Mr. George advised they talked to three other suppliers. Butler County and, as stated early on in
the report, you are paying 3.06 per 1,000 gallons and that is close to double what the calculated
per thousand gallon dollar rate at your own plant. The plant is more cheaply operated than
buying from Butler County. The infrastructure from Butler County and the increase purchase
rate, if you needed more you wouldn’t need any more infrastructure. The status quo with Butler
County is stable. Greater Cincinnati Water Works would extend a line from Hamilton Road.
They take care of all of Mason’s water. From that point they would extend a line up Nickle to
the treatment plant. It would be connected to the transmission main and continue to your tanks.
They have a pump station at the Mason plant they may need to upgrade, but is included in what
they proposed. It is a 16 inch water main and gave an estimate of wholesale purchase rate of
1.54 to 1.94 per 1,000 gallons. The more you buy the better the rate. Warren County had a
better rate, but Greater Cincinnati Water Works is softened, well treated, granular activated
carbon filtrated so you wouldn’t even add chlorine in the water.

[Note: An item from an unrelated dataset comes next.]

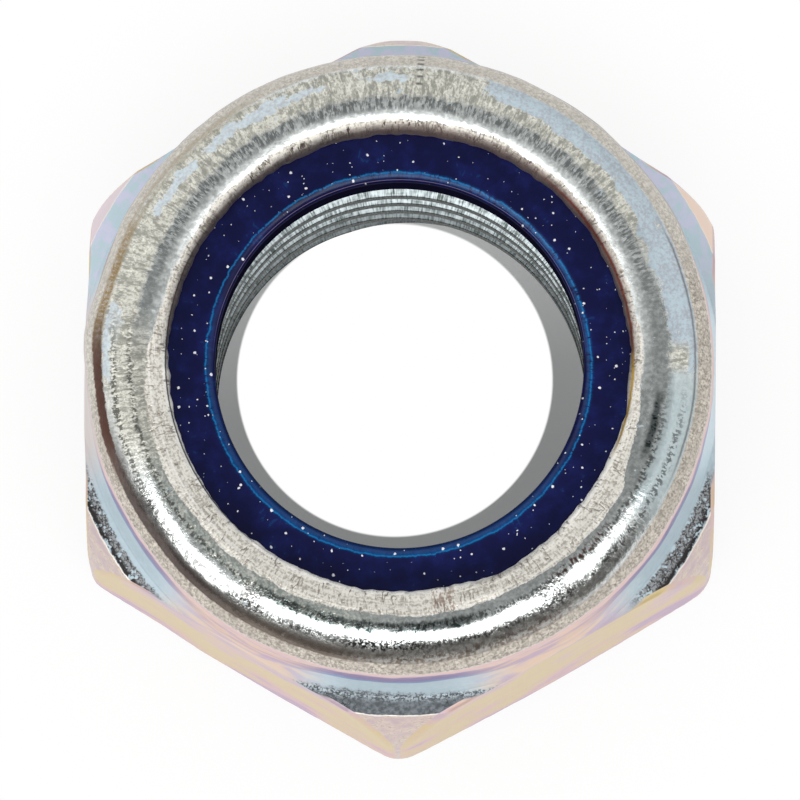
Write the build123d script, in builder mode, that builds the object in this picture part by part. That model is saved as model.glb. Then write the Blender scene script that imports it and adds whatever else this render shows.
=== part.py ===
from build123d import *
import os
from math import ceil, radians, tan

# Nylon insert lock nut, M16 x 2, in two pieces: a cold-formed steel body with a tapped bore
# and a collar rolled over at its top, and the nylon ring that the collar traps.
# Millimetres. Z runs up the bore from the middle of the bearing face. Two flats face +X and -X.

# Hexagon
across_flats = 24.0
corner_d = 27.28          # the forging die leaves the six corners unfilled beyond this diameter
bearing_d = 22.5          # washer face left inside the lower chamfer
chamfer_angle = 30.0      # of the cones at both ends of the hexagon, from the horizontal
shoulder_z = 10.35        # height at which the upper cone would meet the flats
cone_d = 25.76            # outer edge of the upper cone: beyond it the corners fall away steeply
full_corner_z = 4.5       # the corners keep their full diameter up to here

# Collar
nut_height = 16.0
collar_inset = 0.1        # the collar's wall stands this far inside the flats
flare_spread = 0.3        # the collar's foot flares out by this much
flare_top_z = 12.2        # the collar's wall is upright above here
roll_r = 2.24             # outer radius of the rolled-over rim
lip_slope_r = 0.96        # radius of the rim's inner slope
lip_bevel = 0.25          # under the lip's free edge
collar_wall = 1.45

# Thread
thread_d = 16.0
pitch = 2.0
flank_angle = 30.0        # of each flank, from square to the axis
drill_allowance = 0.365   # the hole is drilled this much over the basic minor diameter
crest_z = 3.1             # height of one of the thread's crests on the +Y side
countersink_angle = 45.0
mouth_depth = 1.55        # countersink at the bearing face
inner_mouth_depth = 1.2   # countersink at the floor of the ring's pocket

# Nylon ring
pocket_z = 11.6           # floor of the pocket that the ring sits on
pocket_bevel = 0.5        # where the pocket's wall turns in under the lip
ring_clearance = 0.05     # between the ring and the steel round it
ring_undersize = 0.28     # the ring's bore is this much smaller than the hole in the steel
ring_bevel = 0.38         # upper edge of the ring's bore
ring_chamfer = 0.25       # lower edges of the ring

# Radii and heights that follow
slope = tan(radians(chamfer_angle))
flat_r = across_flats / 2
bearing_r = bearing_d / 2
corner_r = corner_d / 2
corner_foot_z = (corner_r - bearing_r) * slope
cone_r = cone_d / 2
cone_z = shoulder_z - (cone_r - flat_r) * slope

collar_r = flat_r - collar_inset
flare_r = collar_r + flare_spread
flare_z = shoulder_z - (flare_r - flat_r) * slope
rim_r = collar_r - roll_r                    # the rim's highest circle
roll_z = nut_height - roll_r
lip_r = rim_r - lip_slope_r
pocket_r = collar_r - collar_wall
under_lip_z = nut_height - collar_wall

flank = tan(radians(flank_angle))
major_r = thread_d / 2
basic_depth = 5 / 8 * pitch / (2 * flank)    # five eighths of the sharp V
minor_r = major_r - basic_depth + drill_allowance / 2
sink = tan(radians(countersink_angle))
mouth_r = minor_r + mouth_depth / sink
inner_mouth_r = minor_r + inner_mouth_depth / sink

ring_r = pocket_r - ring_clearance
ring_top_z = under_lip_z - ring_clearance
ring_bore_r = minor_r - ring_undersize / 2

# The steel body is a turned profile, cut by the six flats.
with BuildPart() as nut_body:
    with BuildSketch(Plane.XZ):
        with BuildLine():
            Line((bearing_r, 0), (corner_r, corner_foot_z))
            Line((corner_r, corner_foot_z), (corner_r, full_corner_z))
            TangentArc((corner_r, full_corner_z), (cone_r, cone_z), tangent=(0, 1))
            Line((cone_r, cone_z), (flare_r, flare_z))
            Line((flare_r, flare_z), (collar_r, flare_top_z))
            Line((collar_r, flare_top_z), (collar_r, roll_z))
            CenterArc((rim_r, roll_z), roll_r, 0, 90)
            CenterArc((rim_r, nut_height - lip_slope_r), lip_slope_r, 90, 90)
            Polyline(
                (lip_r, nut_height - lip_slope_r),
                (lip_r, under_lip_z + lip_bevel),
                (lip_r + lip_bevel, under_lip_z),
                (pocket_r - pocket_bevel, under_lip_z),
                (pocket_r, under_lip_z - pocket_bevel),
                (pocket_r, pocket_z),
                (inner_mouth_r, pocket_z),
                (minor_r, pocket_z - inner_mouth_depth),
                (minor_r, mouth_depth),
                (mouth_r, 0),
                (bearing_r, 0),
            )
        make_face()
    revolve(axis=Axis.Z)

    with BuildSketch():
        RegularPolygon(radius=flat_r, side_count=6, major_radius=False, rotation=30)
    extrude(amount=nut_height, mode=Mode.INTERSECT)

    # The tap's groove: a trapezium with metric flanks, driven up a right-hand helix one turn at a
    # time. It enters below the bearing face and leaves above the pocket's floor, so it runs out
    # in both mouths.
    groove_z = crest_z + pitch / 4 - pitch * ceil(crest_z / pitch + 1)
    overcut = pitch / 10
    root_half = pitch / 16
    mouth_half = root_half + (major_r - minor_r + overcut) * flank
    for turn in range(ceil((pocket_z - groove_z) / pitch + 1)):
        turn_z = groove_z + turn * pitch
        with BuildLine(Plane.XY.offset(turn_z)):
            one_turn = Helix(pitch, pitch, minor_r)
        with BuildSketch(Plane.XZ.shift_origin((0, 0, turn_z))):
            with BuildLine():
                Polyline(
                    (minor_r - overcut, -mouth_half),
                    (major_r, -root_half),
                    (major_r, root_half),
                    (minor_r - overcut, mouth_half),
                    close=True,
                )
            make_face()
        sweep(path=one_turn, is_frenet=True, mode=Mode.SUBTRACT)

# The nylon ring fills the pocket under the lip. Its bore stays plain: the bolt cuts its own thread.
with BuildPart() as nylon_insert:
    with BuildSketch(Plane.XZ):
        with BuildLine():
            Polyline(
                (ring_bore_r, pocket_z + ring_chamfer),
                (ring_bore_r + ring_chamfer, pocket_z),
                (ring_r - ring_chamfer, pocket_z),
                (ring_r, pocket_z + ring_chamfer),
                (ring_r, ring_top_z - pocket_bevel),
                (ring_r - pocket_bevel, ring_top_z),
                (ring_bore_r + ring_bevel, ring_top_z),
                (ring_bore_r, ring_top_z - ring_bevel),
                close=True,
            )
        make_face()
    revolve(axis=Axis.Z)

os.makedirs("parts", exist_ok=True)
nut_body.part.label = "nut_body"
export_step(nut_body.part, "parts/nut_body.step")
nylon_insert.part.label = "nylon_insert"
export_step(nylon_insert.part, "parts/nylon_insert.step")
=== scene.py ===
from math import atan2, ceil, cos, exp, hypot, pi, radians, sin, tan

import bmesh
import bpy
from mathutils import Matrix, Vector, noise


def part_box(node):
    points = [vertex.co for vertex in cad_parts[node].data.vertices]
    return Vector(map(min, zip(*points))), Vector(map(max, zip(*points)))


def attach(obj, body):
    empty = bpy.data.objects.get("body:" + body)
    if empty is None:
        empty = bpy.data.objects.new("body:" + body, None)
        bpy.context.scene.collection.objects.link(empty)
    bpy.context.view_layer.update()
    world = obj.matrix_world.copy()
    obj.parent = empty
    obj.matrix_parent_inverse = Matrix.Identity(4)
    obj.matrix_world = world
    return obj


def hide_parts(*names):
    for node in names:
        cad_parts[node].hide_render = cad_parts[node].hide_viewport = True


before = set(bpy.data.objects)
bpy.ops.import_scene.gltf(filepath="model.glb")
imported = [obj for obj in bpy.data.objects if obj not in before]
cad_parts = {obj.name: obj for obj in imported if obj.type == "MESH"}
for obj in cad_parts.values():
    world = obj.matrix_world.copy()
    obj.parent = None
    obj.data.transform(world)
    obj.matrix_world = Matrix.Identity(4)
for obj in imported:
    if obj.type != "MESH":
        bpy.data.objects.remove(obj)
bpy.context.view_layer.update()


# The nut's body: cold-forged steel, turned in section, with six flats pressed on it and a thin
# collar rolled over at the top to hold the nylon ring. It is tapped, then zinc plated.

mm = 0.001

# Sizes in millimetres, from the axis out (r) and from the bearing face up (z). First the hexagon,
# with the cone and the falling corners that join it to the collar.
nut_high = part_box("nut_body")[1]
flat_r = nut_high.x / mm
corner_r = nut_high.y / mm
nut_height = nut_high.z / mm
bearing_r = 11.25
chamfer = tan(radians(30))
corner_foot_z = (corner_r - bearing_r) * chamfer
full_corner_z = 4.5
shoulder_z = 10.35
cone_r = 12.88
cone_z = shoulder_z - (cone_r - flat_r) * chamfer

# The collar, flared at its foot and rolled over at the top, and the pocket under its lip.
ring_low, ring_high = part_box("nylon_insert")
pocket_z = ring_low.z / mm
collar_r = flat_r - 0.1
flare_r = collar_r + 0.3
flare_z = shoulder_z - (flare_r - flat_r) * chamfer
flare_top_z = 12.2
roll_r = 2.24
rim_r = collar_r - roll_r
roll_z = nut_height - roll_r
lip_slope_r = 0.96
lip_bevel = 0.25
lip_r = rim_r - lip_slope_r
collar_wall = 1.45
pocket_r = collar_r - collar_wall
pocket_bevel = 0.5
under_lip_z = nut_height - collar_wall

# The thread, and the countersinks it runs out into at both ends.
minor_r = 7.1
major_r = 8.0
pitch = 2.0
crest_z = 3.1
mouth_r = 8.65
inner_mouth_r = 8.3
join_gap = 0.08


class Section:
    """A chain of edges in the XZ plane: the section of a turned piece, traced point by point."""

    def __init__(self, r, z):
        self.bm = bmesh.new()
        self.tip = self.bm.verts.new((r, 0, z))

    def line(self, r, z, parts=1):
        start = self.tip.co.copy()
        for part in range(parts):
            self.tip = bmesh.ops.extrude_vert_indiv(self.bm, verts=[self.tip])["verts"][0]
            self.tip.co = start.lerp(Vector((r, 0, z)), (part + 1) / parts)

    def arc(self, r, z, degrees, parts):
        """Turns the tip about (r, z); a positive angle goes from +X towards +Z."""
        turned = bmesh.ops.spin(
            self.bm, geom=[self.tip], cent=(r, 0, z), axis=(0, -1, 0), angle=radians(degrees), steps=parts
        )
        self.tip = next(v for v in turned["geom_last"] if isinstance(v, bmesh.types.BMVert))

    def turn(self, steps):
        bmesh.ops.spin(
            self.bm, geom=self.bm.verts[:] + self.bm.edges[:], axis=(0, 0, 1), cent=(0, 0, 0),
            angle=2 * pi, steps=steps, use_merge=True,
        )
        return self.bm


def radius_of(vert):
    return hypot(vert.co.x, vert.co.y)


def azimuth_of(vert):
    """How far round the axis the vertex is, in degrees from +X."""
    return atan2(vert.co.y, vert.co.x) * 180 / pi % 360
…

Mr. Kelley asked about selling the entire water system to Greater Cincinnati Water Works. Mr.
Arthur noted that Lebanon kept control of theirs and Mason did this.

Ms. Zureick advised that Greater Cincinnati Water Works uses Class 56 which is super ductal
line pipe. She did not know if they wait for things to break before they replace, but Class 56 in
1903 was pretty thick.

Ms. Zureick informed the Committee that Warren County was 1.20 per thousand gallons, but it is
a hardness of 300. Greater Cincinnati Water Works and Monroe’s plant is putting out 120 to
150, you are taking it down from 500 to 120.

Mr. George recommended talking to Butler County to increase the amount you are allowed to
buy and for that incremental amount. It is helpful to get a better rate and the fact that they know
there are competitive rates lower than theirs. Ms. Zureick noted they are paying for water they
are not using they should be willing to lower the rates.

The Public Works Committee meeting adjourned at 6:30 pm.